### EXERCISE
Begin at the line that contains "obj.matrix_world = Matrix.Identity(4)", stop after the line that contains "bpy.data.objects.remove(obj)", and reproduce only that span, unaltered.

### EXTRACTED MATERIAL
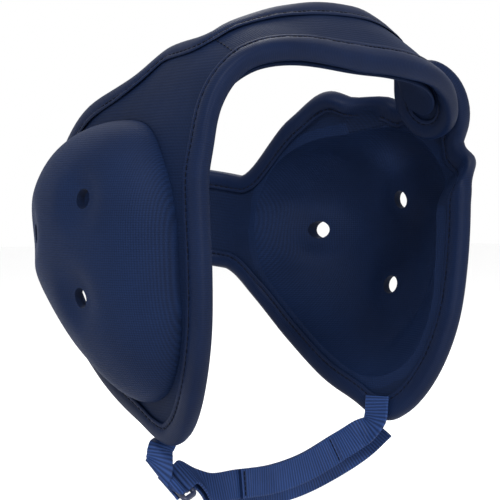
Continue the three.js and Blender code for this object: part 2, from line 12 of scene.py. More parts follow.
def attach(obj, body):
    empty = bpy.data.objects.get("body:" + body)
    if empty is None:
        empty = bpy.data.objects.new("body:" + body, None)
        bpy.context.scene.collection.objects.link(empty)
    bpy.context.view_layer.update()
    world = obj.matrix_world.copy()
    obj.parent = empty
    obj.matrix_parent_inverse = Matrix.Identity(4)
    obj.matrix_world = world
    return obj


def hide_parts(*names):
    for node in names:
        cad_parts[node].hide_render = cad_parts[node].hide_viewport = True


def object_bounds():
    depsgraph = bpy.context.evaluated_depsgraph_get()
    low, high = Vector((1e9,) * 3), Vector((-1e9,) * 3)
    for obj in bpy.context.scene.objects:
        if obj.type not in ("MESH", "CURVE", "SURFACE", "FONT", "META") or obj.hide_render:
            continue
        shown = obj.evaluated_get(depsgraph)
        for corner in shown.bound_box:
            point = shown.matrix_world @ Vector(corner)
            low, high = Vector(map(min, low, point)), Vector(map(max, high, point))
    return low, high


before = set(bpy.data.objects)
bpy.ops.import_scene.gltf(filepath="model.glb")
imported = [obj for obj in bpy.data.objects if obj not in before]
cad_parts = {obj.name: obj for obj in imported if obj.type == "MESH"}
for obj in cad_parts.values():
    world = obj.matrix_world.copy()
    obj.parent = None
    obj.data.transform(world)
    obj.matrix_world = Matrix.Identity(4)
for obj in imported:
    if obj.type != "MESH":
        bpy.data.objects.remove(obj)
...
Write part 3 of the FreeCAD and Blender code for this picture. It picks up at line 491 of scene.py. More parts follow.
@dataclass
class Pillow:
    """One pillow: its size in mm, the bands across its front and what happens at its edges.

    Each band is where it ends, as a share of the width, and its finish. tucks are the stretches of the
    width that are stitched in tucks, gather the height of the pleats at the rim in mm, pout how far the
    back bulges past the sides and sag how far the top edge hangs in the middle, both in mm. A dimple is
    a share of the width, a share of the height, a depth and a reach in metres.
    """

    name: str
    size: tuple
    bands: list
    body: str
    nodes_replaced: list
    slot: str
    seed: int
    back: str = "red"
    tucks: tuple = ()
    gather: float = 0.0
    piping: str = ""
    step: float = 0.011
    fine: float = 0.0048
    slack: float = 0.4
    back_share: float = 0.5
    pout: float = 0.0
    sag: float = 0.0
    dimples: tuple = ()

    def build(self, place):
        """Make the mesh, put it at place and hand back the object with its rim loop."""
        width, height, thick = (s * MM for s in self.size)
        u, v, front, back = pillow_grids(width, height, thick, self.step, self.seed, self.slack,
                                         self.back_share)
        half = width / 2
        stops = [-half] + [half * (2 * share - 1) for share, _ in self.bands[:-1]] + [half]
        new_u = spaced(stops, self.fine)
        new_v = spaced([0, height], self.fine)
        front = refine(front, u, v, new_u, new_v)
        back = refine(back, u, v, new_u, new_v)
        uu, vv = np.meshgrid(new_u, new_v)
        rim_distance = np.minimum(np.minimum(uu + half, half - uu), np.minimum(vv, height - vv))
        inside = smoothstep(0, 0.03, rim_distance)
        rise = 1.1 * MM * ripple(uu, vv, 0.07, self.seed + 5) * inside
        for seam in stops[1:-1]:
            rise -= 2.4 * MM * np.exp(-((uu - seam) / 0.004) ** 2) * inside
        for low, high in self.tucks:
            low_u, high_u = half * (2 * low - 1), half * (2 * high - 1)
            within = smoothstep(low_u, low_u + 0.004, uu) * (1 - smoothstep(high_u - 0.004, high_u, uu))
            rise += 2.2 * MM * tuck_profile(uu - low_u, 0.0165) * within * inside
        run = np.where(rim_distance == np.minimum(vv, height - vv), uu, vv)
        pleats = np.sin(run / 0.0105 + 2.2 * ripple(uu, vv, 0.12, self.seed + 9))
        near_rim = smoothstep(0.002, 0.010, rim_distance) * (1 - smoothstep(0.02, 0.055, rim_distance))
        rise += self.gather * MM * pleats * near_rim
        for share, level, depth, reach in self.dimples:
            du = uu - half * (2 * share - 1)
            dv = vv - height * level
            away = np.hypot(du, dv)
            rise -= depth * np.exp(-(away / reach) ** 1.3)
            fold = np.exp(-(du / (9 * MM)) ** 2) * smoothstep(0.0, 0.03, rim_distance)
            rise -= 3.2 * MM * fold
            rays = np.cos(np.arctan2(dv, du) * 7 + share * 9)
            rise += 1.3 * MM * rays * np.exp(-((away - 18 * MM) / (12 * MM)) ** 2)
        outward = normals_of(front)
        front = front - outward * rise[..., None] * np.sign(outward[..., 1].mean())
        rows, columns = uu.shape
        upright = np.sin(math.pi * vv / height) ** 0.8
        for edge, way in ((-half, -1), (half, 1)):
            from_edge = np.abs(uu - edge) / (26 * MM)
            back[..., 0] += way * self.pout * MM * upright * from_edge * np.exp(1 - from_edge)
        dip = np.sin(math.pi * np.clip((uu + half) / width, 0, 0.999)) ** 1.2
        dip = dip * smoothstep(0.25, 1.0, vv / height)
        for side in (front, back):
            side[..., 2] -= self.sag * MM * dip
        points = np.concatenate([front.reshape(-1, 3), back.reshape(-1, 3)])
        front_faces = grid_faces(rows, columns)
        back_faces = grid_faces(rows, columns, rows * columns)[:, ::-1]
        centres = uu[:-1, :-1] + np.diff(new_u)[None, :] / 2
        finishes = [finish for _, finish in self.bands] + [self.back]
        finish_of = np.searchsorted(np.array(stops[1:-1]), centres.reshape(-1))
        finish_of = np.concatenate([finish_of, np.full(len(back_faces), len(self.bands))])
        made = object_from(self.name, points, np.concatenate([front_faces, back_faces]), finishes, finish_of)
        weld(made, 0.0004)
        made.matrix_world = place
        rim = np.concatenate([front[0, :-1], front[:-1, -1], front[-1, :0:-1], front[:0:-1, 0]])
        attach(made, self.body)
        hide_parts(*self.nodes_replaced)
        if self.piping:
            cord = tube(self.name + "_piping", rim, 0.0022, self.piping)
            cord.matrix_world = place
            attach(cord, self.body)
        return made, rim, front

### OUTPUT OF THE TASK
    obj.matrix_world = Matrix.Identity(4)
for obj in imported:
    if obj.type != "MESH":
        bpy.data.objects.remove(obj)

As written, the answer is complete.